There hasn't been done much research on bisexuality as researchers have often been lazy and put homosexuals and bisexuals in a one big group and then compared the average of that to straight people (not caring if homosexuals and bisexuals might have had scores in opposite directions compared to straight people). But if bisexuality was in etiology a lighter form of homosexuality then we would generally expect in traits where homosexuals and heterosexuals tend to differ bisexuals would score somewhere in between heterosexuals and homosexuals. I think bisexuals tend to score somewhere between heterosexuals and homosexuals in gender conformity but in other traits bisexuals tend to score at the ends, not in the middle.
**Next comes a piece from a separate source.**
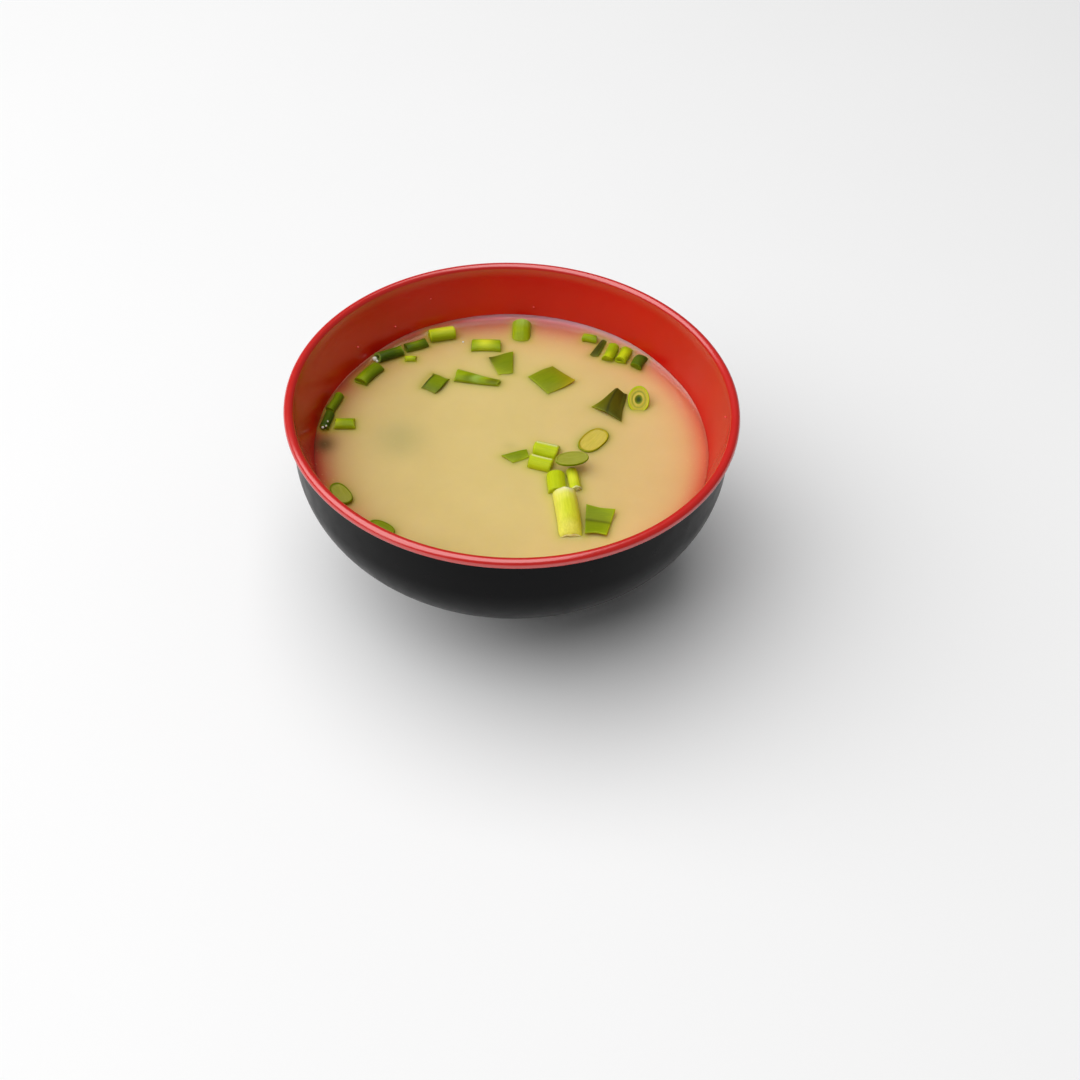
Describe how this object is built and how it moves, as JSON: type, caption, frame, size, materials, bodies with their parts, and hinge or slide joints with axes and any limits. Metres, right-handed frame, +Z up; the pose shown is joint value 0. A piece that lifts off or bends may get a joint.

Homosexuals tend to have a higher rate of addictions than straight people but bisexual people tend to have higher rate of addictions than both groups. Bisexual women score higher on dark triad traits. Lesbians seem to have a higher criminality rate (judging by conviction rate) than straight women (seem to be a big gap between straight women and lesbians) but bisexual women seem to have a higher criminality rate than lesbians. Gay men in other hand seem to have a much lower criminality rate than straight men, but bisexual men seem to have a higher criminality rate than both gay men and straight men. Bisexual women score higher on sociosexuality than lesbians and straight women. Bisexual women tend to report a higher sex drive than straight women and lesbians. Bisexual men tend to rate high on curiosity. Bisexual people tend to score higher on neuroticism than other groups.

Researchers have started to realize that bisexuality and homosexuality might be different and it has been suggested that bisexual people might have some latent trait that makes them more open to experience. That latent trait could perhaps also correlate with more risk-taking, it wouldn't mean every bisexual person would be risk-taker, or that most would be, just a bit more likely, people are still individuals (many of the traits in the paragraph above are things men tend to rate higher on, and it's been theorized that lesbians might have been exposed to more prenatal androgens, so that could be the case for bisexual women too but with a different timing of the exposure masculinizing different things).

But there could be more than one etiology/pathway that leads to bisexuality, in that case these etiologies could have different correlations. Lately research has taken more notice of heteroflexible women which is a relatively big group, so one probably needs to study heteroflexible women and see if they differ from other bisexual women, and if different Kinsey scores correlate with different things.